La guerre va produire des polarisations en Ukraine et dans le monde, notamment la croissance d’une composante d’extrême droite ultra-militariste et fasciste dans la résistance ukrainienne : elle a menacé de mort Zelensky lors de ses premières tentatives de dialogue dans le Donbas et avec Poutine. Le président-combattant ukrainien est en fait entouré de deux forces d’extrême-droite (très dissymétriques) : l’une poutinienne grand-russe (avec sa puissance étatique et ses mercenaires) et l’autre, défendant une ukrainité "anti-russe". Lui-même n’est ni un fasciste, ni le pion que Poutine méprisait - ni Ho Chi Minh.
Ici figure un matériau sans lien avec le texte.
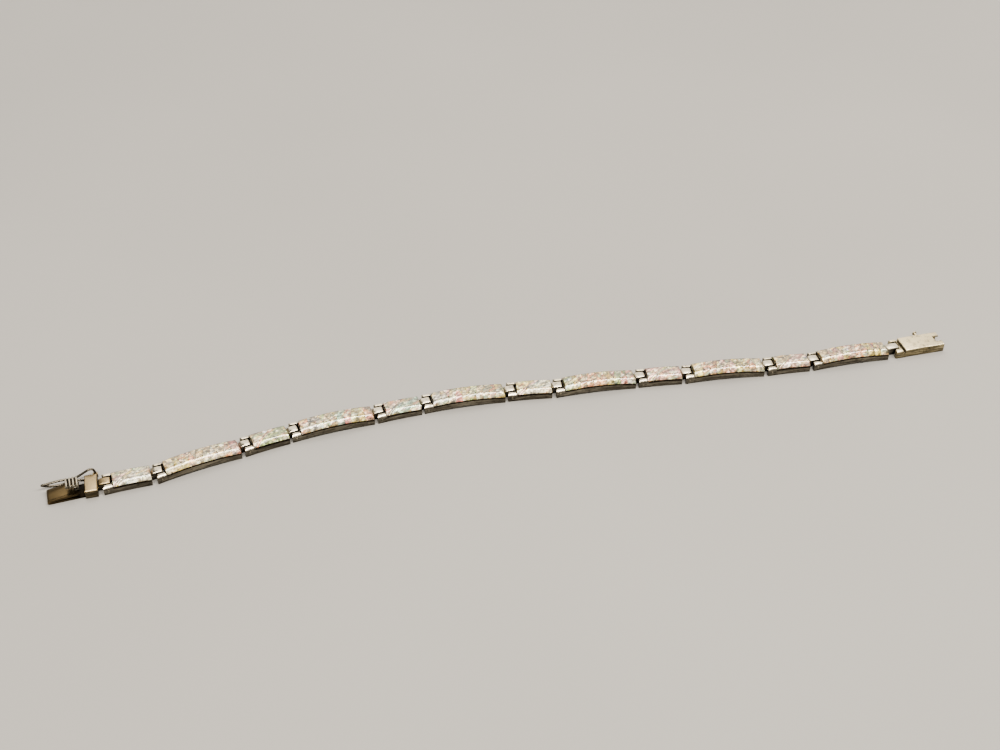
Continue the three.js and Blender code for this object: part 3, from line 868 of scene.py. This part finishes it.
# ---------------------------------------------------------------- end block, tongue, press and catch


def end_block():
    """The block that carries the tongue, with a shallow sunk panel in each side."""
    made = solid_copy("end_block")
    border, chamfer, sunk = 0.3 * MM, 0.08 * MM, 0.03 * MM
    for way in (-1, 1):
        sides = [f for f in made.faces if f.normal.y * way > 0.99 and f.calc_area() > 1.5 * MM * MM]
        if sides:
            panel = max(sides, key=lambda f: f.calc_area())
            bmesh.ops.inset_individual(made, faces=[panel], thickness=border, use_even_offset=True)
            bmesh.ops.inset_individual(made, faces=[panel], thickness=chamfer, depth=-sunk)
    ease_edges(made, 0.04 * MM)
    piece("silver_end_block", made, warm_sterling, ["end_block"])


def arc(x, z, radius, start, end, steps=10):
    angles = [math.radians(start + (end - start) * i / steps) for i in range(steps + 1)]
    return [(x + radius * math.cos(a), z + radius * math.sin(a)) for a in angles]


def spring_tongue():
    """A strip of brass folded back on itself, with file marks along its near edge."""
    thick, fold, fold_x, rest, half = 0.36, 0.42, -6.75, 0.05, 1.75
    shoulder_x, shoulder_top, tab_x, tab_top, anchor = -2.5, 1.42, -1.05, 1.15, 1.0
    centre = rest + fold
    inner = fold - thick
    outline = [(anchor, rest)] + arc(fold_x, centre, fold, 270, 90)
    outline += [(shoulder_x, shoulder_top), (shoulder_x + 0.05, tab_top), (tab_x, tab_top)]
    outline += [(tab_x, tab_top - thick), (shoulder_x - 0.4, tab_top - thick)]
    outline += arc(fold_x, centre, inner, 90, 270) + [(anchor, rest + thick)]
    whole = ease_edges(drawn_out(outline, -half, half), WORN_EDGE)
    piece("brass_tongue", to_frame(whole, TONGUE_FRAME), brass, ["spring_tongue"])
    filed = bmesh.new()
    marks = 15
    run = shoulder_x - fold_x
    pitch = run / marks
    climb = (shoulder_top - centre - fold) / run
    for i in range(marks):
        x = fold_x + (i + 0.5) * pitch
        z = centre + fold + climb * (x - fold_x)
        merge(filed, file_mark(x, -half, z - 0.02))
    piece("file_marks", to_frame(filed, TONGUE_FRAME), blackened)


def file_mark(x, y, z):
    """A slanting dark burr over the strip's near edge, left by a file."""
    made = turned(
        [(0, -0.4), (0.05, -0.34), (0.06, 0), (0.04, 0.34), (0, 0.4)],
        (0, 0, 0),
        Vector((-0.5, 0.62, 0.1)).normalized(),
        sides=10,
    )
    return to_frame(made, Matrix.Translation((x, y + 0.22, z)))


def thumb_press():
    """The ribbed press that springs the tongue, its ribs spread into feet at the near end."""
    tab_x, neck, under, thick, rib = -1.05, 0.35, 2.68, 0.32, 0.19
    length, width, tab_top = 2.3, 2.6, 1.18
    whole = bmesh.new()
    side = 0.72
    foot = block_of(tab_x - 0.9, tab_x, -side, side, tab_top, tab_top + neck)
    post = block_of(tab_x - neck, tab_x, -side, side, tab_top, under + 0.16)
    for part in (foot, post):
        merge(whole, ease_edges(part, WORN_EDGE))
    left, right = tab_x - length + 0.05, tab_x - 0.02
    # The plate under the ribs is black: painted shade in the gaps between them.
    plate = block_of(left, right, -width / 2, width / 2 - 0.06, under, under + thick - 0.05)
    piece("press_plate_painted_shade", to_frame(ease_edges(plate, 0.06), TONGUE_FRAME), blackened)
    ribs = 4
    pitch = (length - 2 * rib) / (ribs - 1)
    half = width / 2
    bar = [
        (0, -half - 0.1),
        (rib + 0.06, -half - 0.08),
        (rib + 0.11, -half),
        (rib + 0.09, -half + 0.12),
        (rib + 0.01, -half + 0.4),
        (rib, 0),
        (rib, half - 0.1),
        (rib * 0.8, half - 0.02),
        (0, half),
    ]
    for i in range(ribs):
        merge(whole, turned(bar, (tab_x - rib - i * pitch, 0, under + thick), (0, 1, 0), sides=18))
    piece("ribbed_press", to_frame(whole, TONGUE_FRAME), sterling, ["thumb_press"])


def smooth_run(points, steps=7):
    """Points along a smooth closed line through the given ones."""
    run = []
    count = len(points)
    for i in range(count):
        p0, p1, p2, p3 = (Vector(points[(i + k) % count]) for k in (-1, 0, 1, 2))
        for step in range(steps):
            t = step / steps
            bend = (2 * p0 - 5 * p1 + 4 * p2 - p3) * t * t + (3 * p1 - p0 - 3 * p2 + p3) * t**3
            run.append(0.5 * (2 * p1 + (p2 - p0) * t + bend))
    return run


def closed_wire(run, radius):
    """Round wire along a closed line that lies nearly in a plane of X and Z."""
    made = bmesh.new()
    rings = []
    across = Vector((0, 1, 0))
    for i, point in enumerate(run):
        along = (run[(i + 1) % len(run)] - run[i - 1]).normalized()
        out = along.cross(across).normalized()
        level = out.cross(along)
        turn = [2 * math.pi * k / WIRE_SIDES for k in range(WIRE_SIDES)]
        arms = [out * math.cos(a) + level * math.sin(a) for a in turn]
        rings.append([made.verts.new(point + radius * arm) for arm in arms])
    for i, ring in enumerate(rings):
        after = rings[(i + 1) % len(rings)]
        for k in range(WIRE_SIDES):
            j = (k + 1) % WIRE_SIDES
            made.faces.new([ring[k], ring[j], after[j], after[k]])
    return made


def safety_catch():
    """The figure-of-eight catch: one closed wire that crosses over itself near its middle."""
    side = 0.1  # the two strands pass beside each other
    wire_radius, block_width, tube_out = 0.235, 4.6, 0.56
    upper = [
        (0, 1.2),
        (0, 1.9),
        (-0.25, 2.52),
        (-0.95, 2.7),
        (-2.0, 2.22),
        (-3.1, 1.7),
        (-4.2, 1.3),
        (-5.3, 0.8),
        (-6.6, 0.55),
        (-8.1, 0.75),
        (-9.5, 1.25),
    ]
    tip = [(-9.97, 1.56)]
    lower = [
        (-9.5, 1.72),
        (-8.1, 1.8),
        (-6.6, 1.83),
        (-5.3, 1.68),
        (-4.2, 1.28),
        (-3.1, 0.86),
        (-2.0, 0.5),
        (-1.0, 0.28),
        (-0.3, 0.33),
        (0, 0.65),
    ]
    strands = ((upper, side), (tip, 0), (lower, -side))
    points = [(x, y, z) for strand, y in strands for x, z in strand]
    pivot = Vector((2.0, block_width / 2 + tube_out, 0))
    at = BLOCK_FRAME @ Matrix.Translation(pivot) @ Matrix.Rotation(CATCH_LEAN, 4, "Z")
    made = to_frame(closed_wire(smooth_run(points), wire_radius), at)
    piece("wire_catch", made, dark_sterling, ["safety_catch"], body="safety_catch")


# ---------------------------------------------------------------- clasp box


def clasp_box():
    """The box that the tongue snaps into, with a fine seam down its near side."""
    made = solid_copy("clasp_box")
    at = CLASP_FRAME
    inverse = at.inverted()
    seam_x, seam_half, seam_deep = 5.6, 0.05, 0.05
    across = (at.to_3x3() @ Vector((1, 0, 0))).normalized()
    for offset in (-seam_half, seam_half):
        cut_across(made, at @ Vector((seam_x + offset, 0, 0)), across)
    seam = []
    for face in made.faces:
        middle = inverse @ face.calc_center_median()
        if abs(middle.x - seam_x) < seam_half and middle.y < -WIDTH / 2 and face.normal.y < -0.9:
            seam.append(face)
    if seam:
        bmesh.ops.inset_individual(made, faces=seam, thickness=0.01 * MM, depth=-seam_deep * MM)
    ease_edges(made, WORN_EDGE * MM)
    piece("silver_clasp_box", made, creamy_sterling, ["clasp_box"])


# ---------------------------------------------------------------- the bracelet

for link in LINK.values():
    link_tray(link)
    black_seams(link)
    if link.kind == "short":
        short_inlay(link)
    else:
        long_inlay(link)
for number in range(1, LINKS + 2):
    hinge_pin(number)
end_block()
spring_tongue()
thumb_press()
safety_catch()
clasp_box()

# ---------------------------------------------------------------- camera, floor and light

CAMERA_PLACE_M = Vector((-0.0535, -0.2085, 0.1855))
HEADING = 13.7  # degrees from +Y towards +X
PITCH = 39.5  # degrees below the horizon
ROLL = -0.5
LENS = 50.4


def aim(heading, pitch, roll):
    """The turn of a camera that looks along a heading, down by a pitch."""
    turns = (("Z", -heading), ("X", 90 - pitch), ("Z", roll))
    matrix = Matrix.Identity(4)
    for axis, degrees in turns:
        matrix = matrix @ Matrix.Rotation(math.radians(degrees), 4, axis)
    return matrix


def make_camera():
    lens = bpy.data.cameras.new("camera")
    lens.lens = LENS
    lens.sensor_width = 36
    lens.clip_start, lens.clip_end = 0.01, 20
    camera = bpy.data.objects.new("camera", lens)
    camera.matrix_world = Matrix.Translation(CAMERA_PLACE_M) @ aim(HEADING, PITCH, ROLL)
    bpy.context.scene.collection.objects.link(camera)
    bpy.context.scene.camera = camera


def make_floor():
    made = bmesh.new()
    bmesh.ops.create_grid(made, x_segments=1, y_segments=1, size=3)
    mesh = bpy.data.meshes.new("floor")
    made.to_mesh(mesh)
    made.free()
    mesh.materials.append(matt_paper())
    floor = bpy.data.objects.new("floor", mesh)
    floor.location.z = cad_box[0].z - 0.01 * MM
    bpy.context.scene.collection.objects.link(floor)


def softbox(name, azimuth, elevation, distance, width, height, watts, tone):
    """A soft light that faces the bracelet. Azimuth is from -Y towards +X."""
    light = bpy.data.lights.new(name, "AREA")
    light.shape = "RECTANGLE"
    light.size, light.size_y = width, height
    light.energy = watts
    light.color = hex_to_linear(tone)[:3]
    lamp = bpy.data.objects.new(name, light)
    a, e = math.radians(azimuth), math.radians(elevation)
    lamp.location = distance * Vector((math.sin(a) * math.cos(e), -math.cos(a) * math.cos(e), math.sin(e)))
    lamp.rotation_euler = (-lamp.location).to_track_quat("-Z", "Y").to_euler()
    bpy.context.scene.collection.objects.link(lamp)


def room_light(strength):
    world = bpy.data.worlds.new("room")
    world.use_nodes = True
    sky = world.node_tree.nodes["Background"]
    sky.inputs["Color"].default_value = hex_to_linear("f3f1ec")
    sky.inputs["Strength"].default_value = strength
    bpy.context.scene.world = world


make_camera()
make_floor()
room_light(0.28)
# The strip lights the near slopes, the overhead box the tops, and the far card is what the tops mirror.
softbox("near_strip", 14, 60, 0.75, 1.25, 0.09, 13.5, "fff8ee")
softbox("overhead", 170, 64, 0.8, 0.6, 0.4, 3.9, "fff6ea")
softbox("far_card", 165, 36, 0.9, 1.3, 0.5, 3.6, "fff8ee")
Et son profil d’apologiste de l’ordre libéral, dépendant des oligarques - et incapable de considérer que le sort de son peuple ressemble à celui des Palestiniens, comme l’a montré de façon spectaculaire son discours en Israël - exige que le soutien internationaliste à la résistance ukrainienne soit accordé avec une indépendance critique.

Nous devons tout mettre en œuvre pour que la défaite de l’agresseur Poutine s’accompagne de la consolidation par le bas d’une ukrainité beaucoup plus large, plus inclusive et plus enracinée dans la société que celle de l’extrême droite raciste, avec une gauche qui lutte contre tous les néofascismes d’Ukraine et de Russie ; une gauche qui s’adresse aussi à Zelensky en temps de guerre pour que les travailleurs ne supportent pas les coûts de la dette ukrainienne et les coûts de la guerre à la place des oligarques. C’est en soutien à cette gauche fragile mais essentielle en Ukraine et en lien avec le mouvement anti-guerre en Russie que nous devons construire un internationalisme d’en bas.
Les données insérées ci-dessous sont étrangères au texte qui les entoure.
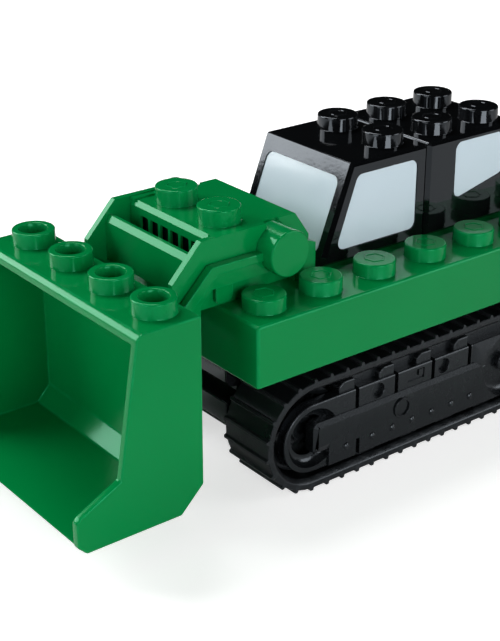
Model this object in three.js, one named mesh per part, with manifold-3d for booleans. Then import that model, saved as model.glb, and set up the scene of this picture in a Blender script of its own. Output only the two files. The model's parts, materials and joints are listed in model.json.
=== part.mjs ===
// A construction-brick toy loader on crawler tracks, built from studded bricks.
// Millimetres. +Z up, the bucket faces -Y, X runs across. The origin is on the ground, under the
// middle of the object's box.
import * as THREE from 'three';
import { mergeVertices } from 'three/addons/utils/BufferGeometryUtils.js';
import Module from 'manifold-3d';

const wasm = await Module();
wasm.setup();

// ---------------------------------------------------------------- driving dimensions

const PITCH = 8; // distance between studs
const STUD_RADIUS = 2.45;
const STUD_HEIGHT = 1.75;
const STUD_SIDES = 16;
const STUD_ROOT = 0.4; // how far a stud starts below the face that it stands on
const FIT = 0.3; // gap between pieces that move or are cut round each other
const ROUND = 32; // sides of a shaft or a bore
const POCKET_SIDES = 12;
const RUNNING_GAP = 0.06; // radial clearance of a shaft that turns in its bore

// Body brick: four studs wide and ten long, open below.
const BODY_HALF_WIDTH = 15.9;
const BODY_STUDS_LONG = 10;
const BODY_FRONT = -28.425;
const BODY_LENGTH = BODY_STUDS_LONG * PITCH - 0.2;
const BODY_REAR = BODY_FRONT + BODY_LENGTH;
const BODY_MIDDLE = (BODY_FRONT + BODY_REAR) / 2;
const BODY_BOTTOM = 15.37;
const BODY_TOP = 22.77;
const BODY_WALL = 1.6;
const FIRST_STUD_ROW = BODY_FRONT + PITCH / 2 - 0.1;
const REAR_OPEN_ROWS = 3; // rows behind the cab that are studded right across
const OUTER_STUD_X = 1.5 * PITCH;
const INNER_STUD_X = 0.5 * PITCH;

// Chassis: a hull between the tracks. Its ends have a ledge below the body and a bar below that.
const HULL_NOSE = BODY_FRONT + 1.925;
const HULL_TAIL = 2 * BODY_MIDDLE - HULL_NOSE;
const HULL_BOTTOM = 4.2;
const HULL_RAMP = 3; // length of the sloping underside at each end
const BAR_BOTTOM = 7.2;
const BAR_TOP = 9.8;
const LEDGE_BOTTOM = 11.6;
const RECESS_DEPTH = 1.5; // between the ledge and the bar
const PLUG_DROP = 0.3; // how far the plug that fills the body reaches below it

// Tracks: a ribbed belt round two wheels on each side.
const WHEEL_FRONT = -20.195;
const WHEEL_REAR = 2 * BODY_MIDDLE - WHEEL_FRONT;
const AXLE_HEIGHT = 7.09;
const RIB_TIP_RADIUS = AXLE_HEIGHT;
const BELT_RADIUS = 6.62;
const BELT_INNER_RADIUS = 5.65;
const BELT_INNER_X = 8.1;
const BELT_OUTER_X = 15.9;
const RIB_COUNT = 73;
const RIB_SHARE = 0.24; // part of each rib's pitch that the rib fills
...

Cette tâche se heurte à un contexte marqué par des héritages historiques - des anciens empires au stalinisme, en passant par la lutte contre le nazisme et les désastres de la mondialisation capitaliste post-1989 - qui doivent être examinés dans une perspective radicalement émancipatrice, contre tous les rapports d’oppression. Le féminisme internationaliste a un rôle majeur à jouer dans ce processus.